In the beginning stanza of Sappho’s poem, It Seems to me, Sappho begins mid-scenario speaking of two people she is watching. After my first read through, I got the impression Sappho was speaking of two people, one man and the other a woman. Sappho commonly writes poetry about or relating to lesbians, Sapphic poetry, and the woman seems to be the object of Sappho’s affection within the poem. Sappho first refers to the way in which the woman “seems” to feel about the man she is with as “equal to the gods,” relating her look as one of devotion and adoration. She then describes that the man this woman adores, “sits within the scope of [her] sweet voice and of [her] laughter which stirs the heart within my breast.” From this first stanza it is made clear the woman Sappho is watching is an object of Sappho’s affection. Even before the definitive line “which stirs the heart within my breast,” there are references to Sappho having some sort of affection towards the woman. The language Sappho uses such as “sweet” to describe the woman’s voice generates a sensual tone of taste or smell to her speech. Her laughter being mentioned also symbolizes an importance of sound and queues the audience of the poem to it being something specific for Sappho about this woman.
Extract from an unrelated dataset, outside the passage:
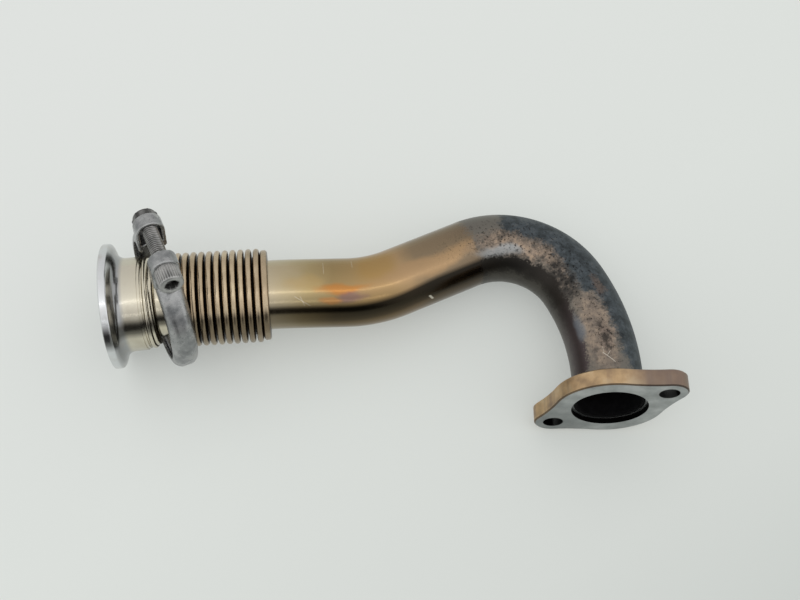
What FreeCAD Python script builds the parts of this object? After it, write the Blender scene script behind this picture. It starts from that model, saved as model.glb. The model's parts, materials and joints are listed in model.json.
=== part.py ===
# EGR pipe: a bent steel tube with a bellows, a bolt-on flange at one end,
# a V-flange at the other and a V-band clamp standing loose round the neck.
# Every length is in mm and every angle in degrees.
# It is modelled in the plane of its bends and then laid down as it comes to rest.
import math
import os

import FreeCAD
import Part
from FreeCAD import Placement, Rotation, Vector

os.makedirs("parts", exist_ok=True)

# Tube
TUBE_OD = 32.0
TUBE_WALL = 1.5
EASE_ANGLE = 2.4
EASE_LENGTH = 12.6
FIRST_STRAIGHT = 22.8
BEND_1_ANGLE = 23.1
BEND_1_RADIUS = 60.0
MIDDLE_STRAIGHT = 37.5
BEND_2_ANGLE = 87.5
BEND_2_RADIUS = 38.0
BEND_3_ANGLE = 28.5
BEND_3_RADIUS = 100.0
LAST_STRAIGHT = 15.0

# Bolt flange
FLANGE_THICK = 8.0
FLANGE_LOBE_R = 25.0
FLANGE_LUG_R = 8.6
FLANGE_BOLT_SPAN = 56.5
FLANGE_BOLT_HOLE = 9.0
FLANGE_TURN = 35.5
FLANGE_WAIST_R = 70.0
FLANGE_EDGE_BREAK = 0.6
FLANGE_FACE_RECESS = 2.5
FLANGE_FACE_BORE = 34.4
WELD_LEG = 2.2

# Bellows
WAVES = 11
WAVE_PITCH = 3.56
CREST_HEIGHT = 4.8
BELLOWS_ROOT_GAP = 0.9
BELLOWS_WALL = 0.5
CREST_WIDTH = 2.2
CREST_CHAMFER = 0.65
CUFF_LENGTH = 3.2
END_RING_WALL = 4.3
END_RING_ROUND = 1.2

# Stepped neck tube between the V-flange and the bellows
LIP_RISE = 5.1
LIP_WIDTH = 2.4
FLARE_STEP = 1.2
SHOULDER_LENGTH = 2.2
NECK_TUBE_LENGTH = 5.0
NECK_FLEX = 3.2
NECK_FLEX_TURN = -60.0
SPIGOT_LENGTH = 4.0
GROOVE_WIDTH = 0.8

# V-flange
RIM_RISE = 12.7
RIM_WIDTH = 3.4
RIM_BREAK = 0.4
RIM_ROUND = 0.8
SEAT_ANGLE = 20.0
SEAT_DEPTH = 4.2
SLEEVE_RISE = 5.5
SLEEVE_WALL = 1.7
SLEEVE_STEP = 0.6
SLEEVE_STEP_LENGTH = 1.2
SPIGOT_STEP = 1.2
V_FLANGE_LENGTH = 16.8
ROOT_FILLET = 4.8

# Clamp
CLAMP_CLEARANCE = 0.4
CLAMP_SPREAD = 1.9
CLAMP_WIDTH = 11.6
CLAMP_BAND = 1.9
CLAMP_LIP_BITE = 2.8
CLAMP_SHOULDER = 4.4
LUG_GAP = 15.0
LUG_HOOD = 4.4
LUG_PLATE = 2.4
LUG_WALL = 1.6
LUG_WIDTH = 12.8
LUG_CROWN = 1.0
BOLT_OFFSET = 5.4
BOLT_DIA = 7.0
BOLT_CLEARANCE = 0.3
BOLT_HEAD_DIA = 11.2
BOLT_HEAD_LENGTH = 8.0
BOLT_HEAD_BREAK = 0.7
BOLT_SOCKET_FLATS = 5.5
BOLT_SOCKET_DEPTH = 3.6
BOLT_STICK_OUT = 1.0
NUT_FLATS = 10.0
NUT_LENGTH = 3.2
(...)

The next stanza reveals more of a distance between Sappho and this other woman, “Seeing you like this, even for a second, stops the sighs within me.” The translation punctuations create a pause as written text giving emphasis to these lines. Sappho seeing this woman pauses her pain. However in the next stanza she begins with “Yet,” turning her emotions and following with, “my tongue freezes and beneath my skin a fire rages and… my eyes are empty but my ears are full.” She no longer is lovingly descriptive but instead describe a heat of rage coming over her. A feeling she describes as a “torrent of sweat and wild tremor”.
She ends the poem with a shorter stanza, “I’ve turned the colour of drying grass just before death,” creating imagery of passing and fading. The transition of grass becoming lifeless mirrors her transitions of emotions. She is jealous of the man receiving the affections of the person who “stirs the heart within [her] breast” and describes the fleeting moment of love for someone as she also is filled with a burning rage of jealousy. I take her final lines as her comparison of death as a metaphor for her heartbreak in this seeming moment.